= Multicenter trial =

A multicenter research trial is a clinical trial that involves more than one independent medical institutions in enrolling and following trial participants. In multicenter trials the participant institutions follow a common treatment protocol and follow the same data collection guidelines, and there is a single
coordinating center that receives, processes and analyzes study data.

==Benefits==
An important benefit of multicenter trials is that they permit the enrollment of a larger number of participants at a faster rate, in comparison to a single-center trial, putting to use the sources of multiple institutions. This is crucial when the anticipated benefit from a treatment will be relatively small, or an expected outcome is likely to be uncommon, making a larger sample size necessary. Therefore, studies on preventive measures and therapies tend to be designed as multicenter trials. In studying novel pharmaceuticals, Phase III trials, which compare the new treatment to an established one, are usually multicenter ones. In contrast, Phase I trials, which test potential toxicity of the treatment, and Phase II trials, which establish some preliminary efficacy of the tested treatment, are usually single-center trials, as they require fewer participants.
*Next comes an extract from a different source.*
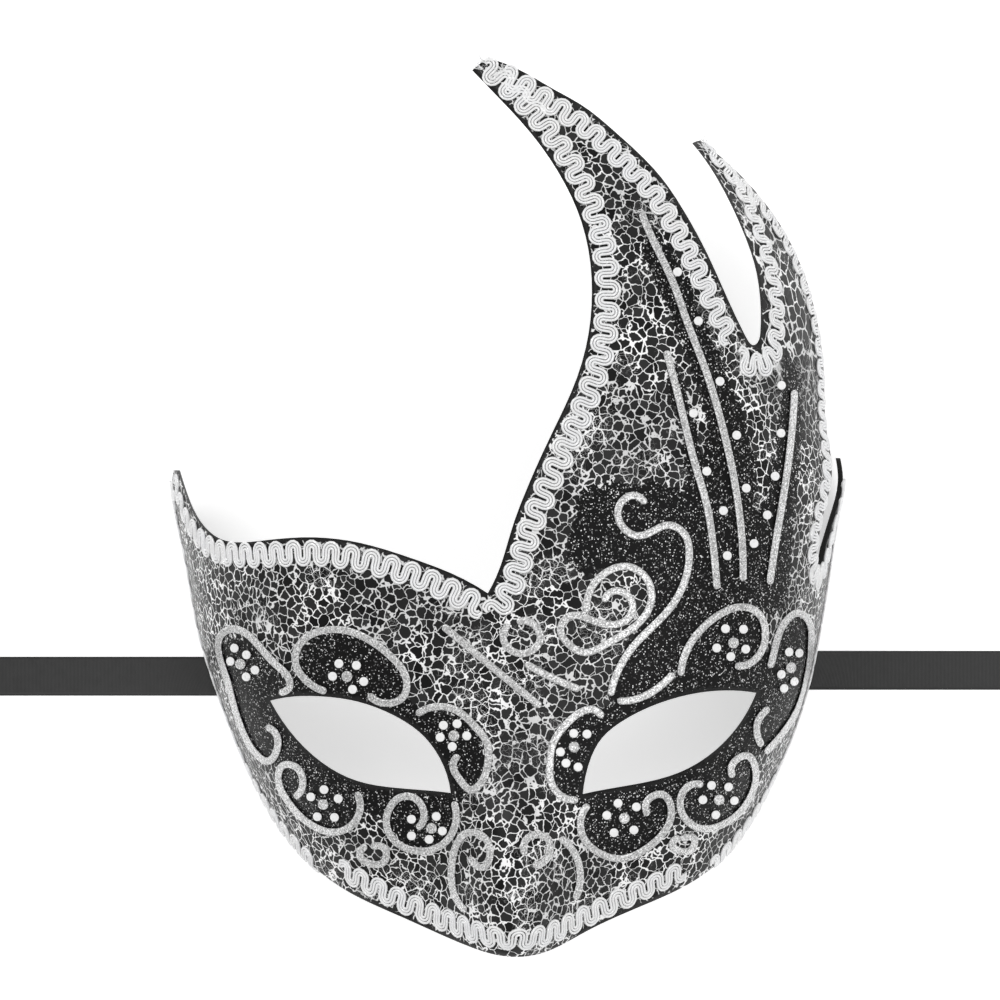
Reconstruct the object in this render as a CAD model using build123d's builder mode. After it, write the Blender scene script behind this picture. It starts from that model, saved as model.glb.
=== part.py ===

The benefits of multicenter trials also include the potential for a more heterogenous sample of participants, from different geographic locations and a wider range of population groups, treated from physicians of different backgrounds, and the ability to compare results among centers, all of which increase the generalizability of the study. In many cases, efficacy will vary significantly between population groups with different genetic, environmental, and ethnic or cultural backgrounds ("demographic" factors); multicenter trials are better at evaluating these factors, by giving the opportunity for more subgroup analyses. Heterogeneity in the sample means that the findings will be more generalizable. On the other hand, a more heterogeneous study population generally requires a larger sample size to detect a given difference.